またサンプリングしたアカウントによってインフルエンサーと目されるアカウントが発したツイートを取り上げられるのは稀で、取り上げてもインフルエンサーから情報を得ている様子が乏しい。独自に情報を入手して独自に拡散して独自に消費している傾向がある。

巨大な反ワクチンアカウント、デマアカウントがある以上、彼らの言動が重要な意味を持っているのは間違いないが、反ワクチンの旗手となって多数の人々を扇動しているといった印象とやや異なる構造がある様子だ。

ここでも「陰謀論者はいつから陰謀論者なのか」という疑問が生じるし、「どこで情報を収集しているのか」も不明なのだった。

TMが陰謀論に目覚めた過程からYouTubeが重要な意味を持っていることがわかった。ともすると百家争鳴状態にあるツイッターが陰謀論の温床になっているように考えがちだが、元ネタはYouTubeが供給し、ツイッターは仲間内の交流、共感や同調、連絡のため使用されていると見て間違いないように思われる。

1.不安や疑問を抱く → 2.検索する。おすすめされる → 3.YouTubeの番組に出会い視聴する 4.感情が動かされ、類似の番組を更に視聴する(チャネル内で梯子する) → 5.陰謀論を信じる 6.YouTube内やSNSで同好の士がつながる

このようにして陰謀論が広がり、陰謀論者のコロニーができあがるのではないか。(今後、詳細に検証する必要がある)

誰もが陰謀論者になりうるのか

Xとハラオカヒサが、原発事故にまつわるデマに扇動された自主避難者の相談にのり帰還を説得していたことは既に説明した。この過程だけでなく、それ以前に反原発系の人々やデマ元から嫌がらせだけでなく脅迫を受け、警察や弁護士に救済を求め法的対処をとってきた。

こうして騙された側の自主避難者だけでなくデマや陰謀論を流す人々の実名から境遇まで把握できたのは貴重な経験だった。

デマを鵜呑みにしたり陰謀論にどっぷり浸かる人、信じてはいない陰謀論で他人を騙し続ける愉快犯は、社会または家族から切り離された孤独な人物が多かった。

ある女性は、マスコミやミニコミの世界で当人が望んだ華やかな存在になれなかっただけでなく、年齢が離れた配偶者が下半身麻痺になり自己顕示について鬱屈を抱えていた。

ある男性は、親の家と資産を弟と相続して二世帯住宅に同居していたが、社会との関係が途切れ弟夫婦との関係も切れかかって部屋に篭って生活していた。

ある女性は、原発事故をめぐって子供の教育ほか家庭の運営で配偶者と意見が対立したあと亀裂を深め続け、周辺の人々をも蔑んで孤立していた。

コロナ禍で陰謀論に染まった人々に、このような孤立した人、鬱屈を抱えた人がかなりの割合で含まれているのではないか。

TMが新型コロナ肺炎への不安と危機感から陰謀論に飛びついたのは、もともとスピリチュアルなものに興味があったり、正義感や献身の精神が災いしたように見える。

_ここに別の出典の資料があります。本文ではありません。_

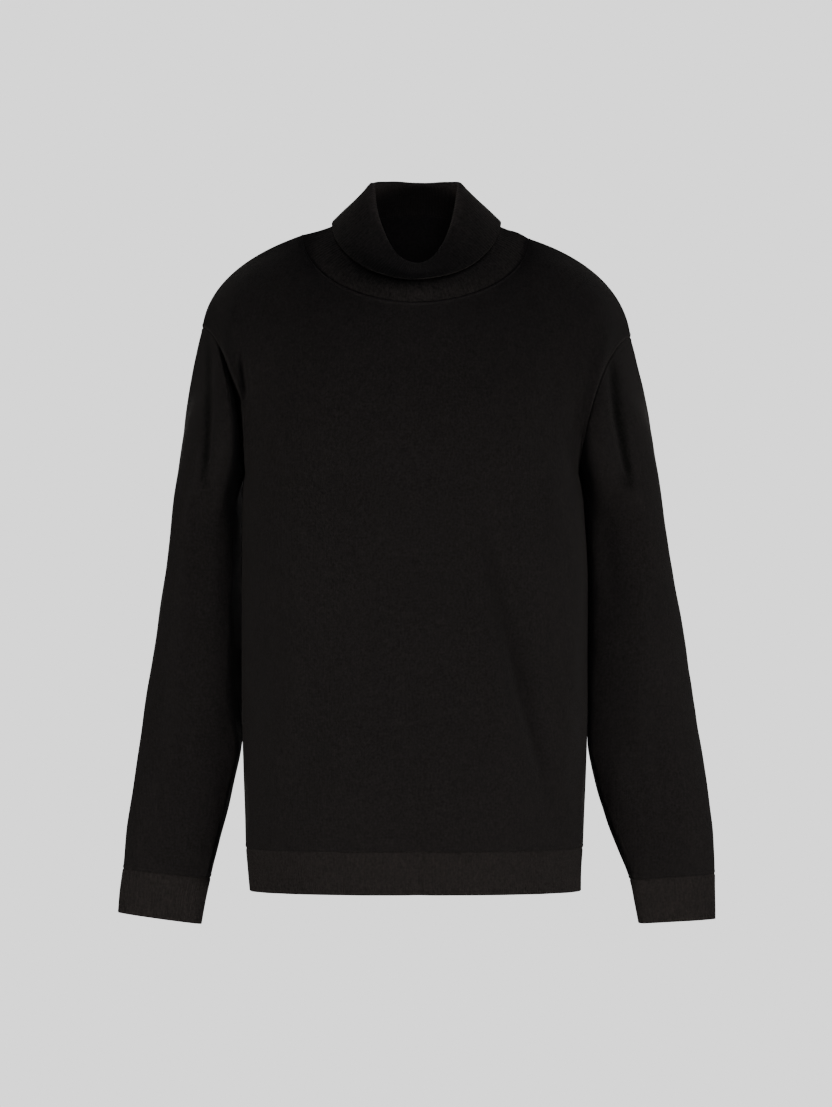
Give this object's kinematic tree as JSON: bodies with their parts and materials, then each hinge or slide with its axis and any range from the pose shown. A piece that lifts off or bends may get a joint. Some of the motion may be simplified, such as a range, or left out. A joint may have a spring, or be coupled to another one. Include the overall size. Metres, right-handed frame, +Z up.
{
  "type": "turtleneck sweater",
  "caption": "Fine-knit turtleneck sweater with a turned-down roll collar, long set-in sleeves and ribbed cuffs and hem, filled out as worn.",
  "frame": {"origin": "midway between the two points where the shoulder seams meet the neck seam, where the wearer's shoulders hold the garment", "axes": "+Z up, -Y towards the garment's front, +X towards the wearer's left"},
  "size_m": [0.6282, 0.2246, 0.7839],
  "materials": {
    "jersey_knit": "matte plain fine-gauge knit",
    "rib_knit": "matte fine one-by-one rib knit"
  },
  "bodies": {
    "root": {"front_panel": "jersey_knit", "back_panel": "jersey_knit", "right_sleeve": "jersey_knit", "left_sleeve": "jersey_knit", "front_hem": "rib_knit", "back_hem": "rib_knit", "right_cuff": "rib_knit", "left_cuff": "rib_knit", "roll_collar": "rib_knit"}
  },
  "joints": []
}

だが気になるのは、北海道で暮らし九州の実家を懐かしがるツイートの比率が高かったことや、匿名性のためだったかもしれないが生活の広がりを伝えるツイートが少なく、SNS上での他者との会話もすくなかった点だ。

孤立または孤独に、極端な言説が入り込む隙はなかったか。陰謀論に触れてからの熱狂的な高揚、饒舌、同好の士との共闘には、本来のTMが求めていたポジティブで理想的な自分の姿があったのではないかと思わざるを得ない。

このテーマは以後、さらに考察しつづけようと思う。

今回は触れなかったが、このコロナ禍に関西から各地へ遠征してノーマスクの宴会を催し続けている人物がいる。回数といい活発な移動といい、街宣活動や布教が目的とはいえ個人の行動としては極端すぎる気がする。異常なほど強い高揚感に支配されているのではないか。

2020年のGWに大所帯のノーマスクBBQを多摩川で行った横浜の人物は、批判を浴びたあとも同じ趣旨で都内と神奈川県内でパーティーや食事会、スポーツイベントを休むことなく主催し続けている。陰謀論とは関係ないが、やはり特有の高揚感の発露を見る思いがする。

もしかすると、孤独・孤立と高揚感に陰謀論、反自粛について考えるヒントがあるのかもしれない。